* begin Provided data *

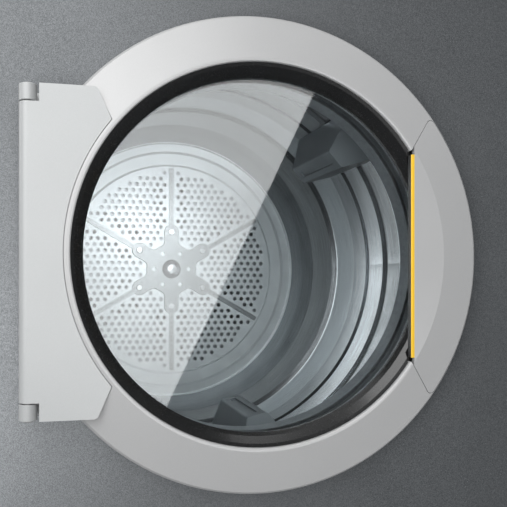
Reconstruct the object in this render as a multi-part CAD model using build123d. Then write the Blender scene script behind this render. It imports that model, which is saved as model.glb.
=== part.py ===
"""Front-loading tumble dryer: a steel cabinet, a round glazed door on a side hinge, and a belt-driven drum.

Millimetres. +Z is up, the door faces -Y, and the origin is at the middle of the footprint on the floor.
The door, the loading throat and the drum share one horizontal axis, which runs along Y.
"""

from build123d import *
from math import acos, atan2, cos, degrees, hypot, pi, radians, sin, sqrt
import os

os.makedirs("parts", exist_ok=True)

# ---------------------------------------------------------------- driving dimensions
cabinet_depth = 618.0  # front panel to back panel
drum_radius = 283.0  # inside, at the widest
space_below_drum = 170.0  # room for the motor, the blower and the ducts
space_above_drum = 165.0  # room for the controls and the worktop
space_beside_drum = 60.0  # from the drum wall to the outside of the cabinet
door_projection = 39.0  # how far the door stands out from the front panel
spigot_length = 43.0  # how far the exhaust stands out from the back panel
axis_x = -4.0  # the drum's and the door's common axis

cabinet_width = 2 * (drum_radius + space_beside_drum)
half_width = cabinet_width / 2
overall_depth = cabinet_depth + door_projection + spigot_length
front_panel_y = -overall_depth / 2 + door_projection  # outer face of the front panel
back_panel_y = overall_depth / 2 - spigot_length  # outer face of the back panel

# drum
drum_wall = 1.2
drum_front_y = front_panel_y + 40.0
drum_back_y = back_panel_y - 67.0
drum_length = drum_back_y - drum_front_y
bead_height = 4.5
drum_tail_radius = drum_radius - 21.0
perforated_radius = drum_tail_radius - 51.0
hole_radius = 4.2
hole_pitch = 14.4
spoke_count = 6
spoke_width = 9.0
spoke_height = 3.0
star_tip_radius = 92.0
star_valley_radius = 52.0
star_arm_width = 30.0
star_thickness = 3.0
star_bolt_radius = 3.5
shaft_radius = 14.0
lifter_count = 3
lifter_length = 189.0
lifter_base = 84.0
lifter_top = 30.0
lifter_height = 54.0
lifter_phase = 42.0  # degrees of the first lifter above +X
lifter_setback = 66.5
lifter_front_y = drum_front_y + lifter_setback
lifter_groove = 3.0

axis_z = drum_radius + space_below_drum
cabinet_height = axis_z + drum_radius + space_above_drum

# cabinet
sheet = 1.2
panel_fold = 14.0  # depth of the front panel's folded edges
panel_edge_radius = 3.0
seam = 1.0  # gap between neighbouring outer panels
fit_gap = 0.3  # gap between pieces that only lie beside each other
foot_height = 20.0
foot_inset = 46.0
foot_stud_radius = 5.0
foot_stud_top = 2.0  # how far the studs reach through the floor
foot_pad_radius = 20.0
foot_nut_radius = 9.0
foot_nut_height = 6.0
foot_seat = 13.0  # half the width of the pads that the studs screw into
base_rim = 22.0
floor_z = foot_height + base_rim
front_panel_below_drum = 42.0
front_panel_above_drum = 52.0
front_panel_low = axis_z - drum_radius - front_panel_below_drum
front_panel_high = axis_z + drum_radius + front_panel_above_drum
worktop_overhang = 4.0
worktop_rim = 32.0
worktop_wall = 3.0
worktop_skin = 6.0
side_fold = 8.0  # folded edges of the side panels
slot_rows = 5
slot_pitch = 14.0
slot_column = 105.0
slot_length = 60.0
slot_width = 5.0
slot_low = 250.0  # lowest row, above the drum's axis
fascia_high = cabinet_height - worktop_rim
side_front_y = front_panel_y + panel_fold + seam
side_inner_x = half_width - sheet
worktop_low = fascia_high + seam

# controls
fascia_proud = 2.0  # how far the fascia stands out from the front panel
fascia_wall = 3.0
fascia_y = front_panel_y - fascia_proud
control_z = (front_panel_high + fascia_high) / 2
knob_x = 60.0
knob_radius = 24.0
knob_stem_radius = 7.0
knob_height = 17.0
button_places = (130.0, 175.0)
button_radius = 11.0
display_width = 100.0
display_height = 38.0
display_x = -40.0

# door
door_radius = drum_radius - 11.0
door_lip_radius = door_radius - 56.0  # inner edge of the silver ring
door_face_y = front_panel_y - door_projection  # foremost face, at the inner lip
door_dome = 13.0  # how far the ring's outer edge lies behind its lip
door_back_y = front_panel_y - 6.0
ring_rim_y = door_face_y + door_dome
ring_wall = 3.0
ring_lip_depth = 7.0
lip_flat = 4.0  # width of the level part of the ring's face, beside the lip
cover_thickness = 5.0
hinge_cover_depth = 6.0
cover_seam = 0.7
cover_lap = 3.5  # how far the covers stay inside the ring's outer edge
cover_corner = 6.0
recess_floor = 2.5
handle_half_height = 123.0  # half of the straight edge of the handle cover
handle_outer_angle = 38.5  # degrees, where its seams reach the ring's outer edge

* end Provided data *

Print, please, the lines from the first line of the material through the line that contains "axis_x = -4.0", exactly as written and with nothing added.

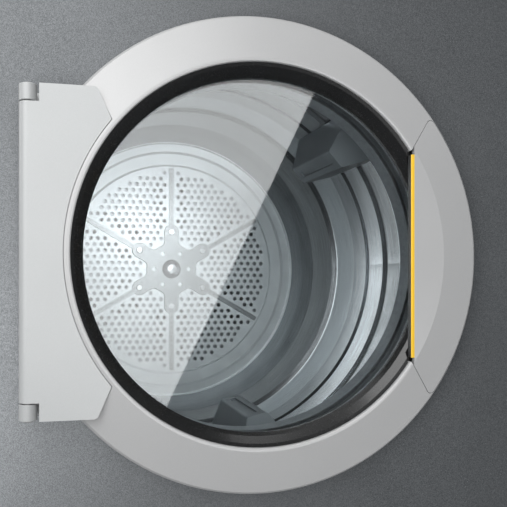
Reconstruct the object in this render as a multi-part CAD model using build123d. Then write the Blender scene script behind this render. It imports that model, which is saved as model.glb.
=== part.py ===
"""Front-loading tumble dryer: a steel cabinet, a round glazed door on a side hinge, and a belt-driven drum.

Millimetres. +Z is up, the door faces -Y, and the origin is at the middle of the footprint on the floor.
The door, the loading throat and the drum share one horizontal axis, which runs along Y.
"""

from build123d import *
from math import acos, atan2, cos, degrees, hypot, pi, radians, sin, sqrt
import os

os.makedirs("parts", exist_ok=True)

# ---------------------------------------------------------------- driving dimensions
cabinet_depth = 618.0  # front panel to back panel
drum_radius = 283.0  # inside, at the widest
space_below_drum = 170.0  # room for the motor, the blower and the ducts
space_above_drum = 165.0  # room for the controls and the worktop
space_beside_drum = 60.0  # from the drum wall to the outside of the cabinet
door_projection = 39.0  # how far the door stands out from the front panel
spigot_length = 43.0  # how far the exhaust stands out from the back panel
axis_x = -4.0  # the drum's and the door's common axis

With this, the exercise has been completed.